L’exposition Iconic Avedon, dont la scénographie a été conçue par Cécile Degos, fait suite à l’exposition Avedon 100 qui s’est tenue en 2023 à la galerie de New York, qui présentait des photographies sélectionnées par plus de 150 personnalités de premier plan : artistes, créateurs, musiciens, écrivains, commissaires d’exposition, figures de la mode, qui témoignent, dans le catalogue de l’exposition, de l’impact de l’œuvre du photographe aujourd’hui.

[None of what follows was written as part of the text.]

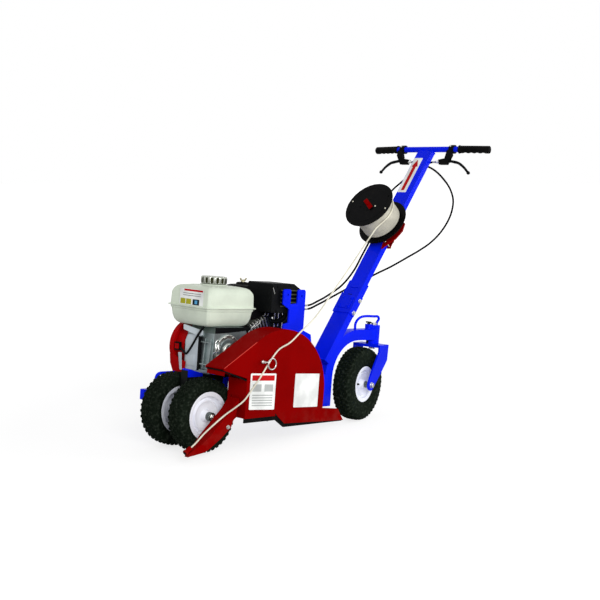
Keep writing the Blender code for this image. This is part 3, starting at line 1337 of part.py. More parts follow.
def build_recoil(chassis, finishes):
    """The starter's cup-shaped shroud on the far side, and its pull grip."""
    start = CASE_FAR + GAP
    end = start + RECOIL_DEPTH
    outer = RECOIL_RADIUS
    inner = RECOIL_RADIUS - RECOIL_WALL
    profile = [
        (start, outer),
        (end - 0.018, outer),
        (end - 0.006, outer - 0.016),
        (end, outer - 0.050),
        (end, 0.004),
        (end - RECOIL_WALL, 0.004),
        (end - RECOIL_WALL, outer - 0.052),
        (end - 0.009, inner - 0.016),
        (end - 0.020, inner),
        (start, inner),
    ]
    rope_y = start + 0.034
    rope_hole = rod((0.0, rope_y, 0.0), (0.2, rope_y, 0.0), ROPE_RADIUS + RUNNING_GAP, 8)
    shroud = carved(turned(profile, 20, hollow=True), (), [rope_hole])
    place("recoil_shroud", shroud, finishes["red_shroud"], chassis, (CRANK_X, 0.0, CRANK_Z))
    rope = rod((-ROPE_LENGTH, 0.0, 0.0), (0.008, 0.0, 0.0), ROPE_RADIUS, 8)
    stem = rod((0.0, 0.0, 0.0), (0.010, 0.0, 0.0), 0.006, 12)
    bar = rod((0.014, 0.0, -0.026), (0.014, 0.0, 0.026), 0.009, 12)
    spot = (CRANK_X + outer + GAP, rope_y, CRANK_Z)
    place("recoil_grip", carved(bar, [stem, rope]), finishes["black_plastic"], chassis, spot)


def build_muffler(chassis, finishes):
    """The slotted box over the exhaust, on a flange that sits on the head."""
    slope = 0.032
    outline = [
        (MUFFLER_FRONT, MUFFLER_BOTTOM),
        (MUFFLER_REAR, MUFFLER_BOTTOM),
        (MUFFLER_REAR, MUFFLER_TOP - slope),
        (MUFFLER_REAR - 1.9 * slope, MUFFLER_TOP),
        (MUFFLER_FRONT + 0.004, MUFFLER_TOP),
        (MUFFLER_FRONT, MUFFLER_TOP - 0.004),
    ]
    box = prism(outline, MUFFLER_NEAR, MUFFLER_FAR)
    wall = MUFFLER_WALL
    inner = [
        (MUFFLER_FRONT + wall, MUFFLER_BOTTOM + wall),
        (MUFFLER_REAR - wall, MUFFLER_BOTTOM + wall),
        (MUFFLER_REAR - wall, MUFFLER_TOP - slope - 0.6 * wall),
        (MUFFLER_REAR - 1.9 * slope - 0.6 * wall, MUFFLER_TOP - wall),
        (MUFFLER_FRONT + wall, MUFFLER_TOP - wall),
    ]
    room = prism(inner, MUFFLER_NEAR + wall, MUFFLER_FAR - wall)
    slots = []
    for row in range(5):
        height = MUFFLER_BOTTOM + 0.018 + row * 0.016
        slots.append(block((MUFFLER_REAR - 0.100, MUFFLER_REAR - 0.015), (MUFFLER_NEAR - 0.01, MUFFLER_NEAR + 0.01),
                           (height, height + 0.006)))
    foot_outline = [on_cylinder(along, across) for along, across in (
        (CYLINDER_LENGTH + 0.003, 0.046 + GAP),
        (CYLINDER_LENGTH + 0.027, 0.046 + GAP),
        (CYLINDER_LENGTH + 0.027, 0.062),
        (CYLINDER_LENGTH + 0.003, 0.062),
    )]
    foot = prism(foot_outline, CASE_NEAR + 0.018, MUFFLER_FAR - 0.010)
    place("muffler", carved(box, [foot], [room, *slots]), finishes["black_plastic"], chassis)


def build_intake(chassis, finishes):
    """Carburettor, air cleaner and the wing nut that holds its cover."""
    low = [on_cylinder(0.066, 0.055 + GAP), on_cylinder(0.108, 0.055 + GAP)]
    top = 0.402
    outline = [low[0], low[1], (low[1][0], top), (low[0][0], top)]
    near = MUFFLER_FAR + 0.006
    far = CASE_FAR - 0.022
    place("carburettor", prism(outline, near, far), finishes["cast_aluminium"], chassis)
    x = (0.292, 0.412)
    y = (near, 0.170)
    base = top + GAP
    sections = [(base, 0.004), (base + 0.008, 0.0), (base + 0.070, 0.0), (base + 0.080, 0.006), (base + 0.084, 0.014)]
    cleaner = lofted(sections, x, y, 0.030)
    centre = (sum(x) / 2.0, sum(y) / 2.0, 0.0)
    place("air_cleaner", cleaner, finishes["black_plastic"], chassis)
    start = base + 0.084 + GAP
    hub = turned([(start, 0.008), (start + 0.010, 0.006)], 10, "Z")
    wing_outline = [(-0.018, start + 0.005), (0.018, start + 0.005), (0.020, start + 0.018)]
    wing_outline += [(0.012, start + 0.016), (0.004, start + 0.009), (-0.004, start + 0.009)]
    wing_outline += [(-0.012, start + 0.016), (-0.020, start + 0.018)]
    wings = prism(wing_outline, -0.002, 0.002)
    place("air_cleaner_nut", carved(hub, [wings]), finishes["chrome"], chassis, centre)


def build_switch(chassis, finishes):
    """The stop switch on the shroud's front rim: a box and its rocker."""
    face = CRANK_X - RECOIL_RADIUS - GAP
    y = (CASE_FAR + 0.012, CASE_FAR + 0.042)
    box = block((face - 0.012, face), y, (CRANK_Z - 0.016, CRANK_Z + 0.016))
    pocket = block((face - 0.020, face - 0.007), (y[0] + 0.004, y[1] - 0.004), (CRANK_Z - 0.011, CRANK_Z + 0.011))
    place("switch_box", carved(box, (), [pocket]), finishes["black_plastic"], chassis)
    inset = 0.0045
    outline = [(-0.0045, -0.0102), (-0.0045, 0.0102), (0.004, 0.0102), (0.0005, 0.0), (0.002, -0.0102)]
    rocker = prism([(-a - 0.0003, b) for a, b in outline], y[0] + inset, y[1] - inset)
    place("switch_rocker", rocker, finishes["red_shroud"], chassis, (face - 0.0125, 0.0, CRANK_Z))


def build_cable_bracket(chassis, finishes):
    """The upright plate with two prongs where the control cables end."""
    foot = DECK_TOP + GAP
    outline = [
        (0.395, foot),
        (0.520, foot),
        (0.548, 0.262),
        (0.540, 0.300),
        (0.492, 0.318),
        (0.492, 0.476),
        (0.486, 0.484),
        (0.450, 0.484),
        (0.445, 0.478),
        (0.445, 0.428),
        (0.405, 0.424),
        (0.405, 0.478),
        (0.400, 0.484),
        (0.368, 0.484),
        (0.362, 0.478),
        (0.362, 0.424),
        (0.400, 0.404),
        (0.400, 0.350),
        (0.372, 0.344),
        (0.372, 0.300),
    ]
    near = -0.118
    plate = prism(outline, near, near + 0.006)
    base = block((0.395, 0.520), (near, DECK_NEAR + 0.015), (foot, foot + 0.006))
    holes = []
    for x, z, radius in ((0.388, 0.462, 0.004), (0.470, 0.458, 0.004), (0.505, 0.285, 0.006)):
        holes.append(rod((x, -0.2, z), (x, 0.0, z), radius, 10))
    place("cable_bracket", carved(plate, [base], holes), finishes["blue_paint"], chassis)


def build_boot(chassis, finishes):
    """The trailing boot: a tapered channel that ends in a short tube."""
    pivot = Vector((BOOT_PIVOT_X, 0.0, BOOT_PIVOT_Z))
    back = [(0.060, 0.078), (0.024, 0.034), (-0.104, -0.082), (-0.152, -0.113)]
    low = [(-0.158, -0.126), (-0.093, -0.113), (-0.016, -0.066), (0.014, -0.042), (0.030, -0.030), (0.066, 0.060)]
    outline = [(x - pivot.x, z - pivot.z) for x, z in back + low]
    body = prism(outline, BOOT_NEAR, BOOT_FAR)
    room = [(0.058, 0.070), (0.027, 0.028), (-0.100, -0.087), (-0.135, -0.110), (-0.135, -0.20), (0.10, -0.20), (0.10, 0.070)]
    room = [(x - pivot.x, z - pivot.z) for x, z in room]
    inside = prism(room, BOOT_NEAR + BOOT_WALL, BOOT_FAR - BOOT_WALL)
    middle = (BOOT_NEAR + BOOT_FAR) / 2.0
    tip = Vector((-0.1396, middle, -0.0949)) - pivot
    end = Vector((-0.1648, middle, -0.1112)) - pivot
    tube = rod(tip, end, 0.009, 12)
    hole = rod(tip + (tip - end), end + (end - tip), WIRE_RADIUS - 0.0006, 10)
    trims = []
    for side, start in ((-1.0, BOOT_NEAR), (1.0, BOOT_FAR)):
        edge = middle + side * 0.010
        wedge = [(start + side * 0.01, -0.16), (start + side * 0.01, -0.06), (start, -0.075), (edge, -0.142), (edge, -0.16)]
        trims.append(prism([(x - pivot.x, y) for y, x in wedge], -0.2, 0.2, "Z"))
    bolt_hole = rod((0.0, -0.3, 0.0), (0.0, 0.0, 0.0), BOOT_BOLT_RADIUS + GAP, 12)
    boot = carved(body, (), [*trims])
    boot = carved(boot, [tube], [inside, hole, bolt_hole])
    place("plow_boot", boot, finishes["red_paint"], chassis, pivot)
    low_end = BOOT_NEAR - GAP
    high_end = BOOT_FAR + GAP
    profile = [(low_end - 0.006, 0.009), (low_end, 0.009), (low_end, BOOT_BOLT_RADIUS)]
    profile += [(high_end, BOOT_BOLT_RADIUS), (high_end, 0.009), (high_end + 0.007, 0.009)]
    place("boot_bolt", turned(profile, 12), finishes["bright_steel"], chassis, pivot)


def centre_on_floor(machine):
    """Shift the machine so that its box stands centred on the origin."""
    bpy.context.view_layer.update()
    graph = bpy.context.evaluated_depsgraph_get()
    low = Vector((1e9, 1e9, 1e9))
    high = -low
    for piece in bpy.context.scene.objects:
        if piece.type not in {"MESH", "CURVE"} or piece.hide_render:
            continue
        solid = piece.evaluated_get(graph)
        mesh = solid.to_mesh()
        for vertex in mesh.vertices:
            spot = solid.matrix_world @ vertex.co
            low = Vector(map(min, low, spot))
            high = Vector(map(max, high, spot))
        solid.to_mesh_clear()
    machine.location = (-(low.x + high.x) / 2.0, -(low.y + high.y) / 2.0, -low.z)


def build_machine():
    """Every piece of the machine, in its own object."""
    for leftover in list(bpy.data.objects):
        bpy.data.objects.remove(leftover)
    finishes = make_finishes()
    machine = empty("machine", None, (0.0, 0.0, 0.0))
    chassis = empty("chassis", machine, (0.0, 0.0, FRONT_TYRE_RADIUS), (0.0, PITCH, 0.0))
    column = empty("column", chassis, (COLUMN_X, LINE_Y, COLUMN_Z), (0.0, COLUMN_RAKE, 0.0))
    build_front_wheels(chassis, finishes)
    build_main_frame(chassis, finishes)
    build_rear_arm(chassis, finishes)
    build_carry_handle(chassis, finishes)
    build_caster(chassis, finishes)
    build_column(column, finishes)
    build_handlebar(chassis, finishes)
    build_levers(chassis, finishes)
    build_control_cables(chassis, finishes)
    build_spool(column, finishes)
    build_laid_wire(chassis, finishes)
    build_wire_eye(chassis, finishes)
    build_guard(chassis, finishes)
    build_rotor(chassis, finishes)
    build_drive(chassis, finishes)
    build_crankcase(chassis, finishes)
    build_cylinder(chassis, finishes)
    build_tank(chassis, finishes)
    build_recoil(chassis, finishes)
    build_muffler(chassis, finishes)
    build_intake(chassis, finishes)
    build_switch(chassis, finishes)
    build_cable_bracket(chassis, finishes)
    build_boot(chassis, finishes)
    centre_on_floor(machine)


build_machine()
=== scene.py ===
# %% [markdown]
# A walk-behind cable plow cuts a slot with a guarded rotor and lays a wire in it from a spool.
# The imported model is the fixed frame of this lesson: metres, +X from the front wheels to the
# handlebar, +Y away from the guard and +Z up. Each cell dresses one piece of the machine, and
# first says what the piece is, how it could be made and why this way was chosen.

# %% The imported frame
import json
import math

import bmesh
import bpy
import numpy as np
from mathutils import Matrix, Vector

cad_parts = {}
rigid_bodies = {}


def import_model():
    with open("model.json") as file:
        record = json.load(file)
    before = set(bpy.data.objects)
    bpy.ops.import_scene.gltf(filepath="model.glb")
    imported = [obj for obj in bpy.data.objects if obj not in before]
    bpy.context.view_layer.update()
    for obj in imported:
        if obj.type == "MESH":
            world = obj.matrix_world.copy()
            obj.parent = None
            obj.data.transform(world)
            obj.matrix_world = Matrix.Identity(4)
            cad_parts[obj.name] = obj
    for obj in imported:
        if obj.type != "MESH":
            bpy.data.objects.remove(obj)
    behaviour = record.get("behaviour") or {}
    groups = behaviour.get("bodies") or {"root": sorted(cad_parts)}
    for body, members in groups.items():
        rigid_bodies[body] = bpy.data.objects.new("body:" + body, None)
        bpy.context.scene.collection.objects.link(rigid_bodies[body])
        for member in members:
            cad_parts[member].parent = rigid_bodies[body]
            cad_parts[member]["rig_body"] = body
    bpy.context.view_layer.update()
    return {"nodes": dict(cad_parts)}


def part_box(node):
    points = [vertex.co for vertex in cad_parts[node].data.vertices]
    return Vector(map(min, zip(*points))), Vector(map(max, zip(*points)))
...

Richard Avedon est né à New York en 1923 et est décédé à San Antonio en 2004. Ses œuvres sont incluses dans les collections du Smithsonian Institution à Washington DC ; Metropolitan Museum of Art, New York ; Museum of Modern Art, New York ; Centre Pompidou à Paris et de nombreuses autres collections dans le monde entier. La première rétrospective muséale d’Avedon a eu lieu au Smithsonian Institution de Washington DC en 1962. Elle a été suivie par de nombreuses autres expositions monographiques majeures, notamment au Minneapolis Institute of Art (1970) ; Metropolitan Museum of Art, New York (1978 et 2002) ; Whitney Museum of American Art, New York (1994) puis, à titre posthume, au Louisiana Museum of Modern Art, Humlebæk, Danemark (2007, l’exposition a ensuite voyagé à la Fondazione Forma per la Fotografia, Milan, Italie ; Jeu de Paume, Paris ; Martin-Gropius-Bau, Berlin, Foam, Amsterdam ; et au San Francisco Museum of Modern Art jusqu’en 2010). En 2004, Richard Avedon a créé la Richard Avedon Foundation, un fond qui rassemble ses photographies, négatifs, publications, documents et autres archives.